With her degree complete and a newfound artistic community to support her, Evangeline set out on the path that ultimately led her to New York City and to her career as a renowned contemporary artist. She began exhibiting at Galerie Simonne Stern and teaching at Delgado Community College, where she pioneered the school’s first fine arts program. It was during this time that Evangeline’s interest in using unconventional and aesthetically resistant materials emerged in her painting, a technique that has come to define her formal practice. Evangeline began creating large-scale abstract oil paintings on canvas, layering crystallina, flocking, and other cultural detritus with her oil paints. Working during the Persian Gulf War, Evangeline created a body of paintings that were intended as a response to the political turmoil internationally at hand, and the social issues particular to the environment of New Orleans. These works were the first in a long line of paintings and sculpture that Evangeline created to reflect on the cultural climate of our times.

In 1992 Evangeline had her first show in New York City, a solo exhibition curated by Elizabeth Moore Fine Arts in conjunction with Res Nova Gallery, a recent New Orleans transplant at the time. The exhibition was well received and went on to garner a particularly insightful review by Eleanor Heartney in Art in America.
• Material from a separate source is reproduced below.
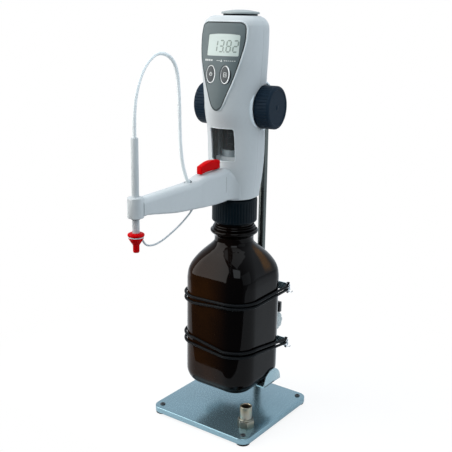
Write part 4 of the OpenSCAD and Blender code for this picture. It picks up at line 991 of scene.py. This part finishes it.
def make_bottle():
    """Bottle as one skin: up the outside from the foot, over the mouth and down the inside."""
    half, corner, foot, wall = BOTTLE_HALF, BOTTLE_CORNER, BOTTLE_FOOT, 3
    outer = bottle_foot(half, corner, foot, 0, 12)
    outer += [square_ring(half, corner, z) for z in (40, 60, 80, 100, 120, 133)]
    outer += bottle_shoulder(half, corner, 24, 140.6, 40)
    bearings = [math.atan2(y, x) for x, y, _ in outer[-1]]
    neck = [(24, 190), (24, 193.5), (24.3, 195), (25.8, 196.6), (28.2, 198.6), (29.1, 199.8), (29.3, 201.2),
            (28.9, 202.3), (27.4, 203.0), (25.6, 203.3), (25.0, 203.6), (25.2, 204.2), (26.2, 204.6),
            (26.6, 205.3), (26.2, 206.1), (25.0, 206.5), (24.2, 206.8), (24.3, 207.4), (25.0, 207.9),
            (24.6, 208.7), (23.2, 209.2), (22.3, 209.5), (22.3, 226.4), (21.6, 227.4), (16.3, 227.4),
            (16.3, 196), (16.3, 190)]
    outer += [[(r * math.cos(a), r * math.sin(a), z) for a in bearings] for r, z in neck]
    half, corner, foot = half - wall, corner - wall, foot - wall
    inner = bottle_shoulder(half, corner, 21, 139.6, 20)[::-1]
    inner += [square_ring(half, corner, z) for z in (100, 60, 30)]
    inner += bottle_foot(half, corner, foot, wall, 6)[::-1]
    build("bottle_glass", *loft(outer + inner), "holder", at_row(0, 0, BOTTLE_Z), "amber_glass", 50,
          ("bottle",))


make_bottle()


def make_collar():
    def ribs(r, z, a):
        if r < 26.5 or z < 2.6 or z > 27.4:
            return r
        return r - 0.4 * max(0.0, math.cos(44 * a)) ** 4
    profile = [(22.7, 0), (25.2, 0), (26.2, 0.4), (27.1, 1.4), (27.5, 2.4), (27.5, 2.8), (27.5, 10),
               (27.5, 20), (27.5, 27.2), (27.5, 27.6), (27.3, 28.6), (26.7, 29.5), (25.6, 30), (19.1, 30),
               (19.1, 26), (22.7, 26)]
    # The collar is the wheels' dark plastic made darker: painted shade under the head
    build("collar_nut_ribbed", *hollow(lathe_rings(profile, 352, ribs)), "collar", at_row(0, 0, COLLAR_Z),
          "collar_plastic", 32, ("collar_nut",), "dark_plastic")


make_collar()


# Stand
PLATE_SIDE, PLATE_TOP, SCREW_X = 146, 10, 63


def hexagon(a, flat):
    """Radius of a hexagon at an angle. flat is half its width across the flats."""
    return flat / max(math.cos(a % (math.pi / 3) - math.pi / 6), 0.5)


def make_stand():
    plate = prism(rounded_outline(PLATE_SIDE, PLATE_SIDE, 12, 12), 2.5, PLATE_TOP, 0.9)
    build("base_plate_body", *plate, "stand", ROW, "plate_metal", 35, ("base_plate",))
    places = [(x, y) for x in (-SCREW_X, SCREW_X) for y in (-SCREW_X, SCREW_X)]
    foot = lathe([(7.6, 0), (8.3, 0.2), (8.6, 1.0), (8.6, 2.5)], 48)
    feet = joined(foot, *(moved(foot, x, y) for x, y in places))
    build("rubber_feet_round", *feet, "stand", ROW, "black_rubber", 35, ("rubber_feet",))
    head = lathe([(3.3, 9.8), (3.3, 10.6), (3.05, 11.1), (2.5, 11.4), (1.5, 11.4), (1.4, 10.7), (0.1, 10.6)],
                 36, lambda r, z, a: r if r > 1.6 else r * hexagon(a, 0.9))
    heads = joined(*(moved(head, x, y) for x, y in places))
    build("foot_screw_heads", *heads, "stand", ROW, "dark_screw", 35, ("foot_screws",))
    rod = [(5, PLATE_TOP), (5, 358), (4.85, 358.8), (4.3, 359.6), (3.5, 360), (0.1, 360)]
    build("stand_rod_ground", *lathe(rod, 64), "stand", at_row(0, ROD_Y, 0), "steel_rod", 40, ("stand_rod",))
    place = at_row(52.5, -42.5, 0)
    socket = [(5.6, 13), (5.6, 36.6), (6.0, 37.2), (6.9, 37.2), (7.3, 36.9), (7.5, 36.4), (7.5, 21.2),
              (8.7, 21.1), (8.95, 20.8), (8.95, 20.0), (8.7, 19.7), (7.5, 19.6), (7.5, PLATE_TOP)]
    build("stand_socket_tube", *loft(lathe_rings(socket, 64), cap_high=False), "stand", place, "plated_post",
          30, ("stand_socket",))
    nut = [(9.9, PLATE_TOP), (10.6, 10.8), (10.6, 18.4), (10.0, 19.2), (9.1, 19.5)]
    rings = lathe_rings(nut, 96, lambda r, z, a: min(r, hexagon(a - math.radians(15), 9.2)))
    rings += lathe_rings([(7.55, 19.5), (7.55, PLATE_TOP)], 96)
    build("socket_nut_hex", *hollow(rings), "stand", place, "plated_post", 25, ("socket_nut",))


make_stand()


# Holder
def sheet(outline, depth, at, axis):
    """Sheet metal piece with rounded rims. axis is the one that it is thick along."""
    verts, faces = prism(outline, at, at + depth, min(0.35, depth * 0.3), 2)
    if axis == "x":
        return [(z, x, y) for x, y, z in verts], faces
    return [(x, z, y) for x, y, z in verts], faces


def make_holder():
    thick, upright_y, upright_low, fork_top = 1.5, 51.5, 43.1, 44.6
    top = BOTTLE_Z + STRAP_HEIGHTS[0] + 13
    upright = rounded_outline(40, top - upright_low, 4, 6, 0, (top + upright_low) / 2)
    back = [sheet(upright, thick, upright_y, "y")]
    for h in STRAP_HEIGHTS:
        back.append(sheet(rounded_outline(102, 10, 3, 5, 0, BOTTLE_Z + h), 1.36, upright_y + 0.07, "y"))
    build("holder_back_sheet", *joined(*back), "holder", ROW, "coated_metal", 35, ("holder_back",))
    inner = BOTTLE_HALF - BOTTLE_FOOT + math.sqrt(22 ** 2 - 18 ** 2) + 0.3
    hw = BOTTLE_HALF + 0.6 + thick
    front_edge = -1.3
    arc = [(inner * math.cos(a), inner - 22 + 22 * math.sin(a) ** 0.8)
           for a in (math.radians(180 * i / 24) for i in range(25))]
    corner = [(hw - 12 + 12 * math.sin(a), 35 - 12 + 12 * math.cos(a))
              for a in (math.radians(90 - 9 * i) for i in range(10))]
    rear = corner + [(30, 35.6), (23, 40), (20, 45), (20, upright_y)]
    outline = [(-x, y) for x, y in reversed(rear)] + [(-hw, front_edge), (-inner, front_edge)]
    outline += [(-x, y) for x, y in arc] + [(inner, front_edge), (hw, front_edge)] + rear
    outline = outline[::-1]
    parts = [loft([raised(outline, fork_top - thick), raised(outline, fork_top)]),
             sheet(rounded_outline(40, 9, 2, 5, 0, fork_top + 4.5), thick, upright_y - thick, "y")]
    ear = [(18 + 19 * math.cos(a), fork_top - thick + 19 * math.sin(a))
           for a in (math.radians(180 * i / 40) for i in range(41))]
    parts += [sheet(ear, thick, x, "x") for x in (-hw, hw - thick)]
    build("holder_fork_sheet", *joined(*parts), "holder", ROW, "coated_metal", 35, ("holder_fork",))


def make_clamp():
    z = BOTTLE_Z + 75
    block = prism(rounded_outline(38, 20, 2.5, 5, 3, 63), z - 21, z + 21, 1.2)
    lug = box((21, 60, z + 6), (33, 64.5, z + 20))
    clamp = build("rod_clamp_body", *joined(block, lug), "holder", ROW, "clamp_black", 35, ("rod_clamp",))
    bevel(clamp, 0.8, 50)

    def lobes(r, z, a):
        return r if r < 9 else r - 1.5 * (0.5 - 0.5 * math.cos(8 * a)) ** 2
    knob = [(3, 5.4), (3, 21.6), (10.5, 21.6), (12, 22), (12.7, 23.2), (12.6, 25.8), (12.0, 27.8),
            (10.6, 29.4), (8.2, 30.2), (6, 30.4), (0.1, 30.5)]
    sideways = Matrix.Rotation(math.radians(90), 4, "Y")
    place = Matrix.Translation((0, ROD_Y * MM, (z - 8) * MM)) @ sideways @ ROW
    build("clamp_knob_lobed", *lathe(knob, 96, lobes), "clamp_knob_body", place, "knob_white", 35,
          ("clamp_knob",))


make_holder()
make_clamp()


def strap_path(heights, radius=1.7):
    """Points of a cord from the left hook round the bottle's front to the right hook."""
    off = radius + 0.3
    half, r = BOTTLE_HALF + off, BOTTLE_CORNER + off
    c = half - r
    hook = 47.3
    z0, z1, z2, z3 = heights
    pts = [(-half, hook, z0), (-half, (hook - c) / 2, (z0 + z1) / 2)]
    for side, z, start in ((-1, z1, 180), (1, z2, 270)):
        turns = [math.radians(a) for a in range(start, start + 91, 10)]
        pts += [(side * c + r * math.cos(a), -c + r * math.sin(a), z) for a in turns]
    return pts + [(half, (hook - c) / 2, (z2 + z3) / 2), (half, hook, z3)]


def make_straps():
    sags = ((0, -3.5, -1, 1), (6, 17.5, 12, 3))
    spreads = ((3.4, 3.5, 2.4, 2.2), (3.4, 4.4, 3, 2.4))
    for name, height, sag, spread in zip(("upper_strap", "lower_strap"), STRAP_HEIGHTS, sags, spreads):
        cords = []
        for side in (-1, 1):
            heights = [BOTTLE_Z + height + a + side * b for a, b in zip(sag, spread)]
            path, _ = catmull(strap_path(heights), 2.2)
            cords.append(tube(path, 1.7, 14, (0, 0, 1)))
        build(name + "_cords", *joined(*cords), "holder", ROW, "black_rubber", 60, (name,))


make_straps()


def hook_parts(z):
    """Right hook at a height: three wire rings round the cords' ends, a tail of wire and a slim plate."""
    wire = 0.62
    parts = []
    for cx, cy, cz, r, turn, lean in ((50.6, 48.0, 3.6, 2.9, 40, 12), (51.6, 48.6, -0.4, 2.6, 75, -25),
                                      (50.0, 47.6, -2.4, 2.5, 20, 35)):
        turned = Matrix.Rotation(math.radians(turn), 4, "Z") @ Matrix.Rotation(math.radians(lean), 4, "X")
        circle = [turned @ Vector((x, 0, y)) for x, y in oval(2 * r, 2 * r, 28)]
        parts.append(wire_ring([Vector((cx, cy, z + cz)) + p for p in circle], wire))
    tail = [(50.8, 48.4, -2.2), (52.6, 48.8, -4.0), (54.6, 49.6, -4.7), (56.0, 50.4, -4.2),
            (56.3, 50.8, -3.0)]
    path, _ = catmull([(x, y, z + up) for x, y, up in tail], 0.6)
    return parts + [tube(path, wire, 10), sheet(rounded_outline(3.4, 15, 1.2, 4, 49.2, z), 1.2, 50.1, "y")]


def cord_end(z):
    """Looped end of a rubber cord in a right hook."""
    knot = [(49.6, 46.4, 1.2), (50.8, 47.4, 4.6), (51.8, 48.6, 7.2), (50.4, 49.4, 6.2), (49.8, 48.6, 2.6)]
    path, _ = catmull([(x, y, z + up) for x, y, up in knot], 0.7)
    return tube(path, 1.25, 12)


def make_hooks():
    wires, ends = [], []
    for side in (-1, 1):
        for h in STRAP_HEIGHTS:
            wires += [mirrored(part, side) for part in hook_parts(BOTTLE_Z + h)]
            ends.append(mirrored(cord_end(BOTTLE_Z + h), side))
    build("strap_hook_wires", *joined(*wires), "holder", ROW, "hook_chrome", 40, ("strap_hooks",))
    build("strap_cord_ends", *joined(*ends), "holder", ROW, "black_rubber", 60)


make_hooks()


def make_door():
    verts, faces = prism(rounded_outline(27.4, 45.4, 1.4, 5, 0, DOOR_Z), 0, 2.2, 0.4, 2)
    parts = [([(x, z + 25, y) for x, y, z in verts], faces)]
    parts += [box((-5, 27, 160 + 3 * k), (5, 27.8, 161.4 + 3 * k)) for k in range(3)]
    build("battery_door_plate", *joined(*parts), "battery_door_body", HEAD, "head_plastic", 35,
          ("battery_door",))


make_door()

# CAD nodes that stay in view keep their solids and take a procedural finish
slot_of = {s["node"]: s["material_slot"] for s in frame["record"]["subparts"]}
for node, o in frame["nodes"].items():
    if not o.hide_render:
        o.data.materials.clear()
        o.data.materials.append(MATERIALS[slot_of[node]])
        soften(o, 30)


# Stage: pale floor, white surround and soft light
def make_world():
    """White to the camera. The light that it gives is pale blue and weaker from the front."""
    scene.world = bpy.data.worlds.new("studio")
    scene.world.use_nodes = True
    tree = scene.world.node_tree
    for n in list(tree.nodes):
        tree.nodes.remove(n)
    coords = add_node(tree, "TexCoord").outputs["Generated"]
    xyz = add_node(tree, "SeparateXYZ", {0: coords})
    strength = add_node(tree, "MapRange", {"Value": xyz.outputs["Y"], "From Min": -0.5, "From Max": 0.6,
                                           "To Min": 0.12, "To Max": 1.0})
    soft = add_node(tree, "Background", {"Color": (0.84, 0.92, 1.0, 1), "Strength": strength.outputs[0]})
    white = add_node(tree, "Background", {"Color": (1, 1, 1, 1), "Strength": 1.0})
    seen = add_node(tree, "LightPath").outputs["Is Camera Ray"]
    mix = add_node(tree, "MixShader", {0: seen, 1: soft.outputs[0], 2: white.outputs[0]})
    add_node(tree, "OutputWorld", {"Surface": mix.outputs[0]})


def make_floor():
    """Floor that takes the shadows near the stand and fades to white away from it."""
    me = bpy.data.meshes.new("floor")
    me.from_pydata([(-3, -0.17, 0), (3, -0.17, 0), (3, 4, 0), (-3, 4, 0)], [], [(0, 1, 2, 3)])
    floor = bpy.data.objects.new("floor", me)
    scene.collection.objects.link(floor)
    m = Nodes("floor")
    m.surface({"Base Color": (0.86, 0.88, 0.9, 1), "Roughness": 0.6})
    glow = m.new("Emission", {"Color": (1, 1, 1, 1)})
    away = m.new("VectorMath", {0: m.coords}, operation="LENGTH").outputs["Value"]
    fade = m.ramp(away, 0.08, 0.42, 0.84, 1.0, "SMOOTHSTEP")
    share = m.calc("MULTIPLY", m.new("LightPath").outputs["Is Camera Ray"], fade)
    blend = m.new("MixShader", {0: share, 1: m.bsdf.outputs[0], 2: glow.outputs[0]})
    m.tree.links.new(blend.outputs[0], m.tree.nodes["Material Output"].inputs["Surface"])
    me.materials.append(m.mat)


def make_lamp(name, place, size, power, color):
    """Area lamp that looks at the object's middle."""
    data = bpy.data.lights.new(name, "AREA")
    data.shape, data.size, data.size_y = "RECTANGLE", size[0], size[1]
    data.energy, data.color = power, color
    o = bpy.data.objects.new(name, data)
    o.location = place
    o.rotation_mode = "QUATERNION"
    o.rotation_quaternion = (Vector((0, 0, 0.3)) - Vector(place)).to_track_quat("-Z", "Y")
    scene.collection.objects.link(o)


make_world()
make_floor()
make_lamp("top", (-0.1, 0.0, 1.7), (1.4, 1.4), 9.5, (0.94, 0.98, 1.0))
make_lamp("left", (-1.2, -1.2, 1.0), (2.0, 2.0), 51, (1.0, 0.97, 0.94))
make_lamp("right", (1.6, -0.2, 0.8), (1.3, 1.4), 4, (0.84, 0.94, 1.0))
make_lamp("front", (0.75, -1.05, 1.5), (0.9, 0.9), 10.5, (0.88, 0.95, 1.0))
This experience had a profound effect on Evangeline and ultimately led her to permanently relocate to New York, where she continues to live and work today.

It was upon settling in Manhattan that Evangeline was able to begin processing the impact of the south on her work, and experimenting with the way in which location affected her practice. Today, the experience of growing up in the south has come to define her work as an artist. During a residency at Art OMI in 1999 Evangeline borrowed a rifle from a local farmer and fired a single shot through a piece of metal. While for her grandfather shooting had been a means of survival, for Evangeline the process of shooting served as a direct line from her life in contemporary art to his experience, and that of his ancestral lineage of explorers, traders and gunsmiths. The long, circuitous history of Evangeline’s Acadian forebears, through the Hudson Bay down to Louisiana, forms a rich backdrop for her reflections upon and responses to current political questions, especially those centered on the gun. In 2002, during a residency at the Santa Fe Art Institute dedicated to supporting artists affected by 9/11, Evangeline began to further explore the act of shooting. Confronted by the vastness of the landscape and mired in the unanswerable questions left in the wake of the national tragedy, Evangeline began shooting holes in giant aluminum panels, engaging the landscape of the place through the absence she had created in the works, thereby finding a language to explore the collective loss the country was feeling.
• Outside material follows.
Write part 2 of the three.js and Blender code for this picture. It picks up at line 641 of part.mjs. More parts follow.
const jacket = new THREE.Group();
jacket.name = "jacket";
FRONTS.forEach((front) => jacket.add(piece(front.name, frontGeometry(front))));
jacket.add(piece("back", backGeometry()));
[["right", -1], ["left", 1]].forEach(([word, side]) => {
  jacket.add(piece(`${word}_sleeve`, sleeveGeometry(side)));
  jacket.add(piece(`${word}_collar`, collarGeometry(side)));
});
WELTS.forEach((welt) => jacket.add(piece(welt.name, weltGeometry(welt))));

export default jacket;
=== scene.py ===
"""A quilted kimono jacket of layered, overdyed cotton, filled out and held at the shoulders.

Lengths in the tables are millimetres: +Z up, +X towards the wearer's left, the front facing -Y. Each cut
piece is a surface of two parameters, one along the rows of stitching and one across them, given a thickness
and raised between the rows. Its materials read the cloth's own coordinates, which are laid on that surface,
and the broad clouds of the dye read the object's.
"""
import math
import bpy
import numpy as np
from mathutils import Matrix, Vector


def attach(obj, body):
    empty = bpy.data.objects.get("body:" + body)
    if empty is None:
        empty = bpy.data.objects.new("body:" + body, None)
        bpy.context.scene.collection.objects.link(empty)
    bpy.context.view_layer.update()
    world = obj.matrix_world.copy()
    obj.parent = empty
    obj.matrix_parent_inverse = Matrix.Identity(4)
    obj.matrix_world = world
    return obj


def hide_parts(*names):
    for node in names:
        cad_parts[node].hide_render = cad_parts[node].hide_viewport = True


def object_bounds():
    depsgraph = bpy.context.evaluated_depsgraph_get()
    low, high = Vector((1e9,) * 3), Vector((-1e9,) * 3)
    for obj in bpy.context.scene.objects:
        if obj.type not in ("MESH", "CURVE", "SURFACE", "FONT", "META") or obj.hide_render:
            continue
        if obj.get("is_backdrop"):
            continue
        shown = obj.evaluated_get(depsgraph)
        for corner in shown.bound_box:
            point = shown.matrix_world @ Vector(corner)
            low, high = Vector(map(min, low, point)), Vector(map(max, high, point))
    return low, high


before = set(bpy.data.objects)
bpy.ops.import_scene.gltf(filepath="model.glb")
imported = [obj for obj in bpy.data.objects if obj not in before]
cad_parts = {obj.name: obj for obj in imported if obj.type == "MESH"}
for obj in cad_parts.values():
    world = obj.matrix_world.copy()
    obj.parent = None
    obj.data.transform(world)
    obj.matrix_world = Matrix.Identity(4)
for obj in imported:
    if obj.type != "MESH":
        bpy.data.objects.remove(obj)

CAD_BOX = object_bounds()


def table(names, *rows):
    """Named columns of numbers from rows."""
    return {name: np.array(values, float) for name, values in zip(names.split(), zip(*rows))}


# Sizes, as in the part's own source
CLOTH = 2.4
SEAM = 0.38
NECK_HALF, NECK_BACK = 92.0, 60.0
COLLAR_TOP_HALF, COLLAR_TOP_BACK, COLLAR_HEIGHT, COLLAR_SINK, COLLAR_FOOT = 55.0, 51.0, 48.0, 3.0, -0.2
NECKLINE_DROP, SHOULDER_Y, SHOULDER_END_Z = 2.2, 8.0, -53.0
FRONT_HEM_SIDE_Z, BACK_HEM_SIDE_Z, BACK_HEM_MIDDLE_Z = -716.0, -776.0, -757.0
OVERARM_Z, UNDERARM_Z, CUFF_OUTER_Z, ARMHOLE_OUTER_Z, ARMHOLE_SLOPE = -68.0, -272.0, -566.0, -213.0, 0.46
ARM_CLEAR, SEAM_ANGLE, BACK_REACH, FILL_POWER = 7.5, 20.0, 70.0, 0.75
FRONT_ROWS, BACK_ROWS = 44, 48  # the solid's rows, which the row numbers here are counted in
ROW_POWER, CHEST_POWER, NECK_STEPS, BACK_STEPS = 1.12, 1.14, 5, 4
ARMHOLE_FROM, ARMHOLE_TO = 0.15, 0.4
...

Evangeline has since gone on to create a stunning collection of shot metal sculptural works and large-scale installations that provide an abstract reflection on collective memory, loss, growth, and the passage of time. In addition to solo and group exhibitions at notable institutions internationally, public installations of Evangeline’s work are in place around the world. In 2004 she received her first commission to create a site-specific work for the permanent collection of The Fields sculpture park at Art Omi near Ghent, New York. There, drawing on the tradition of shooting road signs in rural areas, Evangeline constructed a double-sided, mirror-polished stainless steel panel that she shot with a .22 caliber rifle. The work, which reflects the landscape, draws on the notion of place, reality, and space as a medium, as visitors are confronted by both ethereal distortions of their surroundings and focused glimpses of the material place itself within the bullet holes on the piece’s mirrored surface. Evangeline further elaborated on the notion of space in a 2008 commission by Illuminate Productions, for which she created a site-specific installation on the River Thames, opposite the Tate Modern in London. The work, Saved from the Waters, was a fifteen by thirty-foot floating sculpture that featured reflective steel transpierced with gunshot, memorializing the pleasure boat Marchioness, which sank on the Thames over thirty years before.

Evangeline’s work was most recently featured in the solo exhibition Sabachthani, which opened in 2014 at Michigan State’s new Eli and Edythe Broad Museum of Art. Evangeline began creating Sabachthani in 2011 as a collaboration with her son, then a lieutenant colonel stationed at a US Air Base in Balad, Iraq. Conceived of as a way to comprehend and process the war, Sabachthani features a series of metal bars which Evangeline mailed to her son and his unit in Iraq, during the year that preceded the withdrawal of the troops. These active-duty soldiers shot through the bars using military ballistics before sending them back to Evangeline, creating a figurative dialogue between Americans and their distant war. Today, Evangeline continues to expand upon this process, creating large and small-scale gunshot works using materials related to American labor and culture as well as exploring new modes of mark making in her diverse and ever-evolving practice.